--- START ---

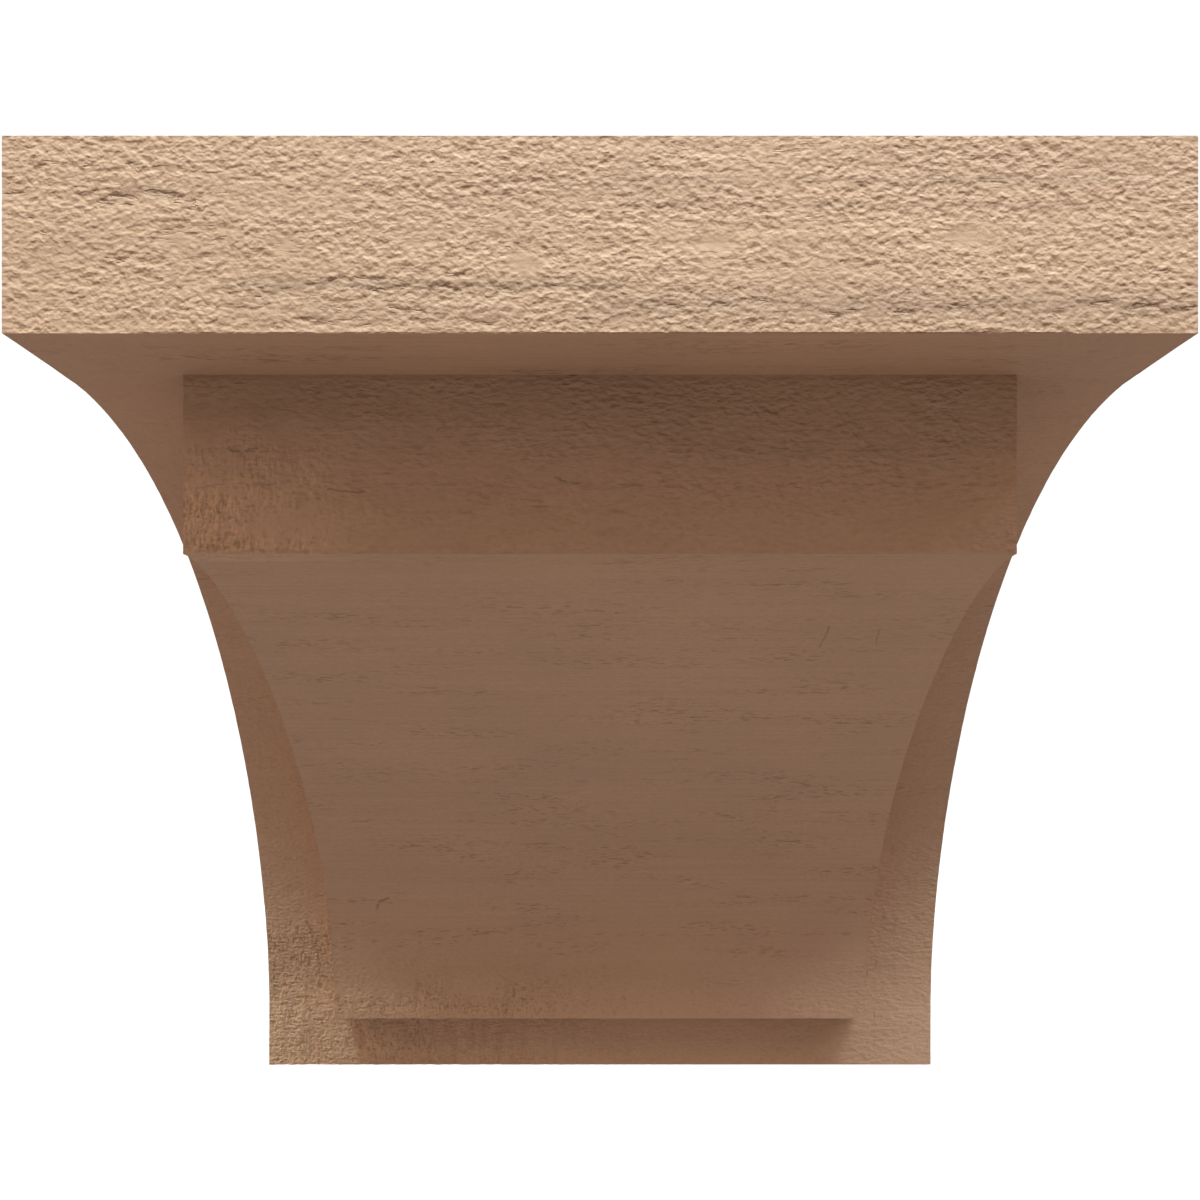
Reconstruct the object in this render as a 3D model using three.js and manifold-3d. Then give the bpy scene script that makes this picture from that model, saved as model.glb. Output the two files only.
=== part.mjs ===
// A moulded urethane corbel: a square cap slab over a coved body, with a raised panel down its middle.
// Millimetres. +X is to the right seen from the front, +Y points into the wall and +Z is up.
// The origin is the centre of the flat back, where the corbel meets the wall.

import * as THREE from 'three';
import { mergeVertices } from 'three/addons/utils/BufferGeometryUtils.js';
import Module from 'manifold-3d';

const inch = 25.4;

// Overall size
const width = 9 * inch;
const height = 9 * inch;
const depth = 8 * inch;

// Cap, the slab that carries the load
const capHeight = 1.5 * inch;
const capOverhang = 1 * inch;

// Body, as wide as the cap, whose cove runs from the cap's underside down to a straight foot
const footThickness = 1 * inch;
const footHeight = 0.75 * inch;
const bodyCoveReach = 3.28 * inch;
const bodyCoveDrop = 2.68 * inch;

// Raised panel, set in from both sides, with a flat face above and a cove of its own below
const panelInset = 1 * inch;
const panelFaceHeight = 1.5 * inch;
const panelProjection = 0.5 * inch;
const panelCoveReach = 1.62 * inch;
const panelCoveDrop = 2.7 * inch;

// Steps along each cove, and the distance within which two corners are one
const coveSteps = 48;
const weldDistance = 0.001;

// Finish
const primerTan = 0xc4a283;
const primerRoughness = 0.8;

// Places worked out from the sizes: y is measured from the wall, z from mid-height
const wall = 0;
const capFront = -depth;
const top = height / 2;
const bottom = -height / 2;
const capUnderside = top - capHeight;
const coveFront = capFront + capOverhang;
const coveFoot = bottom + footHeight;
const footFront = -footThickness;
const panelFaceFoot = capUnderside - panelFaceHeight;
const panelFront = footFront - panelProjection;

// The panel's solid runs on into the cap and the body, so that they become one casting
const panelRoot = footFront / 2;
const panelHead = capUnderside + capHeight / 2;

// A cove leaves its upper end level and reaches its lower end upright.
// reach and drop say how long it keeps each of those two directions.
function addCove(outline, upperZ, lowerY, reach, drop) {
  const upperY = coveFront;
  const lowerZ = coveFoot;
  outline.bezierCurveTo(upperY + reach, upperZ, lowerY, lowerZ + drop, lowerY, lowerZ);
}

function bodyOutline() {
  const outline = new THREE.Shape();
  outline.moveTo(wall, bottom);
  outline.lineTo(wall, top);
  outline.lineTo(capFront, top);
  outline.lineTo(capFront, capUnderside);
  outline.lineTo(coveFront, capUnderside);
  addCove(outline, capUnderside, footFront, bodyCoveReach, bodyCoveDrop);
  outline.lineTo(footFront, bottom);
  outline.closePath();
  return outline;
}

function panelOutline() {
  const outline = new THREE.Shape();
  outline.moveTo(panelRoot, panelHead);
  outline.lineTo(coveFront, panelHead);
  outline.lineTo(coveFront, panelFaceFoot);
  addCove(outline, panelFaceFoot, panelFront, panelCoveReach, panelCoveDrop);
  outline.lineTo(panelRoot, coveFoot);
  outline.closePath();
  return outline;
}

// Carries a side outline across the corbel, centred on its width
function extrudeAcross(outline, span) {
  const settings = { depth: span, curveSegments: coveSteps, bevelEnabled: false };
  const geometry = new THREE.ExtrudeGeometry(outline, settings);
  const across = new THREE.Vector3(1, 0, 0);
  const inward = new THREE.Vector3(0, 1, 0);
  const upward = new THREE.Vector3(0, 0, 1);
  geometry.applyMatrix4(new THREE.Matrix4().makeBasis(inward, upward, across));
  geometry.translate(-span / 2, 0, 0);
  return geometry;
}

function toSolid(wasm, geometry) {
  const bare = geometry.clone();
  bare.deleteAttribute('normal');
  bare.deleteAttribute('uv');
  const welded = mergeVertices(bare, weldDistance);
  const vertProperties = new Float32Array(welded.attributes.position.array);
  const triVerts = new Uint32Array(welded.index.array);
  return new wasm.Manifold(new wasm.Mesh({ numProp: 3, vertProperties, triVerts }));
}

function toGeometry(solid) {
  const mesh = solid.getMesh();
  const geometry = new THREE.BufferGeometry();
  geometry.setAttribute('position', new THREE.BufferAttribute(mesh.vertProperties, 3));
  geometry.setIndex(new THREE.BufferAttribute(mesh.triVerts, 1));
  geometry.computeVertexNormals();
  return geometry;
}

const wasm = await Module();
wasm.setup();

const body = toSolid(wasm, extrudeAcross(bodyOutline(), width));
const panel = toSolid(wasm, extrudeAcross(panelOutline(), width - 2 * panelInset));
const casting = body.add(panel);

const primedUrethane = new THREE.MeshStandardMaterial({
  color: primerTan,
  roughness: primerRoughness,
  metalness: 0,
  flatShading: true,
});

const corbel = new THREE.Mesh(toGeometry(casting), primedUrethane);
corbel.name = 'corbel';

const part = new THREE.Group();
part.add(corbel);

export default part;
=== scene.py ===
import bpy
import numpy as np
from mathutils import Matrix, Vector


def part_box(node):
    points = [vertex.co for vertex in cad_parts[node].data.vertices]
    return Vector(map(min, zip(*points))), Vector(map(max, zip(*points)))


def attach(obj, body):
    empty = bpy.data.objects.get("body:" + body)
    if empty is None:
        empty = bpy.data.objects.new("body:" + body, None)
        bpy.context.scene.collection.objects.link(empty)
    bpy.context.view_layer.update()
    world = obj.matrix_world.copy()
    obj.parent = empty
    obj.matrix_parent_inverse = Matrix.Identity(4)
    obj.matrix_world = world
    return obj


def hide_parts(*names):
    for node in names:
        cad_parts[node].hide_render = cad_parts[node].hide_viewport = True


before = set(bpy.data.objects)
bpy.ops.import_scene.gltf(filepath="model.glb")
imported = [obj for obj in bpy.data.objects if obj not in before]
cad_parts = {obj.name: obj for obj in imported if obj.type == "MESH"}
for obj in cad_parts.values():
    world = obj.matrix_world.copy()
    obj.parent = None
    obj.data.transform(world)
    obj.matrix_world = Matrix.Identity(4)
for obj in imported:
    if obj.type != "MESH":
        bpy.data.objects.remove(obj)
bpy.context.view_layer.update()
print("frame loaded")

boxLow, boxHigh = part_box("corbel")
width = boxHigh.x - boxLow.x
depth = boxHigh.y - boxLow.y
height = boxHigh.z - boxLow.z
inch = width / 9
mm = 0.001

# The casting's profiles, as on the solid
form = {
    "capHeight": 1.5 * inch,
    "capOverhang": 1.0 * inch,
    "footThickness": 1.0 * inch,
    "footHeight": 0.75 * inch,
    "bodyReach": 3.28 * inch,
    "bodyDrop": 2.68 * inch,
    "panelInset": 1.0 * inch,
    "panelFace": 1.5 * inch,
    "panelProjection": 0.5 * inch,
    "panelReach": 1.62 * inch,
    "panelDrop": 2.7 * inch,
}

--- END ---

* [THE EXERCISE]: Your task is to return, exactly and on their own, the lines from the one containing "const corbel = new" through the last line of the listing.

* [EXPECTED ANSWER]:
const corbel = new THREE.Mesh(toGeometry(casting), primedUrethane);
corbel.name = 'corbel';

const part = new THREE.Group();
part.add(corbel);

export default part;
=== scene.py ===
import bpy
import numpy as np
from mathutils import Matrix, Vector


def part_box(node):
    points = [vertex.co for vertex in cad_parts[node].data.vertices]
    return Vector(map(min, zip(*points))), Vector(map(max, zip(*points)))


def attach(obj, body):
    empty = bpy.data.objects.get("body:" + body)
    if empty is None:
        empty = bpy.data.objects.new("body:" + body, None)
        bpy.context.scene.collection.objects.link(empty)
    bpy.context.view_layer.update()
    world = obj.matrix_world.copy()
    obj.parent = empty
    obj.matrix_parent_inverse = Matrix.Identity(4)
    obj.matrix_world = world
    return obj


def hide_parts(*names):
    for node in names:
        cad_parts[node].hide_render = cad_parts[node].hide_viewport = True


before = set(bpy.data.objects)
bpy.ops.import_scene.gltf(filepath="model.glb")
imported = [obj for obj in bpy.data.objects if obj not in before]
cad_parts = {obj.name: obj for obj in imported if obj.type == "MESH"}
for obj in cad_parts.values():
    world = obj.matrix_world.copy()
    obj.parent = None
    obj.data.transform(world)
    obj.matrix_world = Matrix.Identity(4)
for obj in imported:
    if obj.type != "MESH":
        bpy.data.objects.remove(obj)
bpy.context.view_layer.update()
print("frame loaded")

boxLow, boxHigh = part_box("corbel")
width = boxHigh.x - boxLow.x
depth = boxHigh.y - boxLow.y
height = boxHigh.z - boxLow.z
inch = width / 9
mm = 0.001

# The casting's profiles, as on the solid
form = {
    "capHeight": 1.5 * inch,
    "capOverhang": 1.0 * inch,
    "footThickness": 1.0 * inch,
    "footHeight": 0.75 * inch,
    "bodyReach": 3.28 * inch,
    "bodyDrop": 2.68 * inch,
    "panelInset": 1.0 * inch,
    "panelFace": 1.5 * inch,
    "panelProjection": 0.5 * inch,
    "panelReach": 1.62 * inch,
    "panelDrop": 2.7 * inch,
}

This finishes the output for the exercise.